Купец. И видеть не желаю.
Коммивояжер (помолчав минуту, укоризненно). Дали бы хоть мне поглядеть. Я их три недели не видел.
1 Я пишу здесь существительные с прописных букв - на немецкий (и староанглийский) лад.
– М. Т.
2 Причастия, образованные от глаголов разного значения: малевать, презирать, подозревать, стыдиться.

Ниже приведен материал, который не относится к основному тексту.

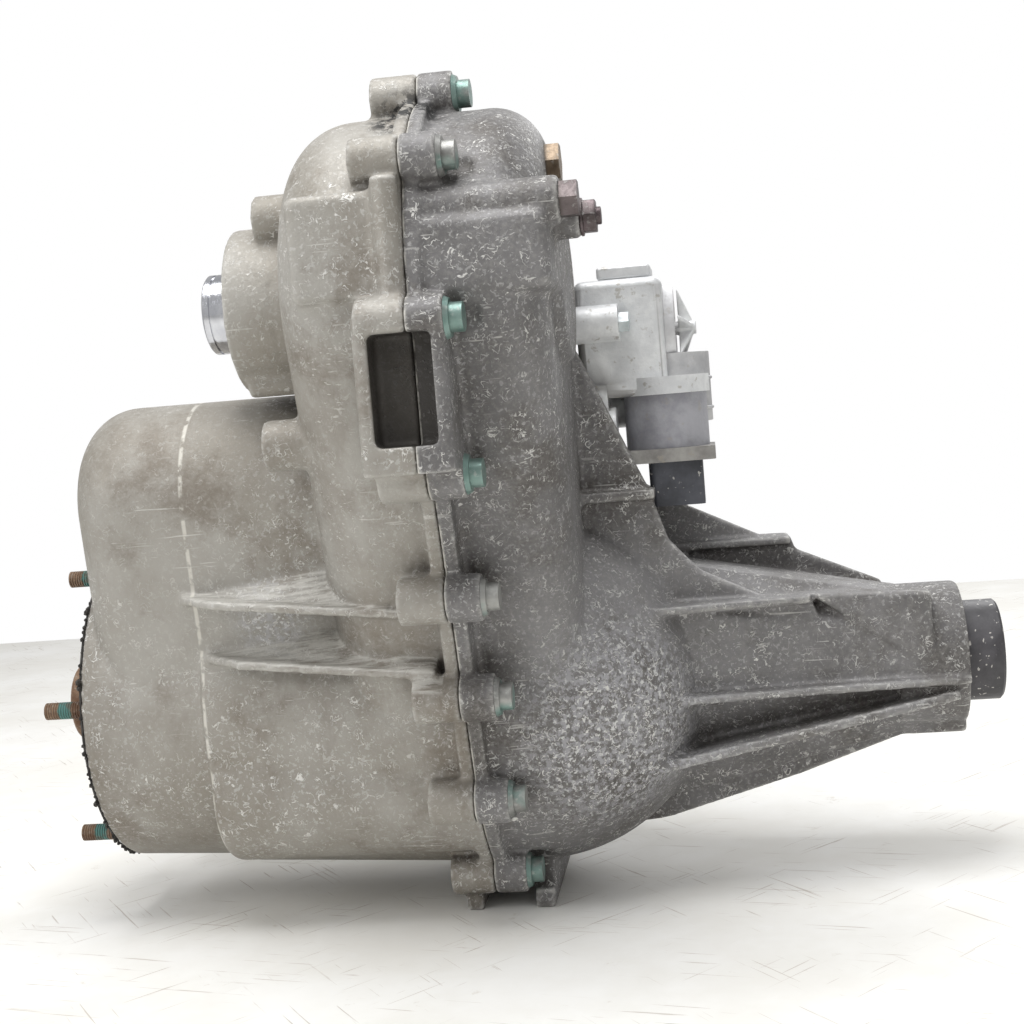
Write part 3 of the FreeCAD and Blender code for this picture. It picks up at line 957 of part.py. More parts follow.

3 Последнее немецкое слово вымышлено.
4 Слово это по-немецки всего-навсего означает: "чтобы".
– М. Т.
5 Слову "verdammt" со всеми его видоизменениями и вариациями нельзя отказать в содержательности, но звучит оно так вяло и пресно, что не оскорбляет вашего чувства приличия даже в устах дамы. Немки, которых никакие уговоры и понуждения не заставят совершить грех, с поразительной легкостью отпускают это ругательство, когда им случится порвать платье или если им не понравится бульон. Это звучи т почти так же безобидно, как "Бог мой!". Немки то и дело говорят: "Ах, Готт!", "Мейн Готт!", "Готт им Химмель!", "Херр Готт!" и т. п. Должно быть, они считают, что и у наших дам такой обычай. Однажды я слышал, как милая и славная старушка немка говорила молодой американке: "Наши языки удивительно похожи, - не правда ли? Мы говорим: "Ах, Готт!", а вы: "Годдам!".-М. Т.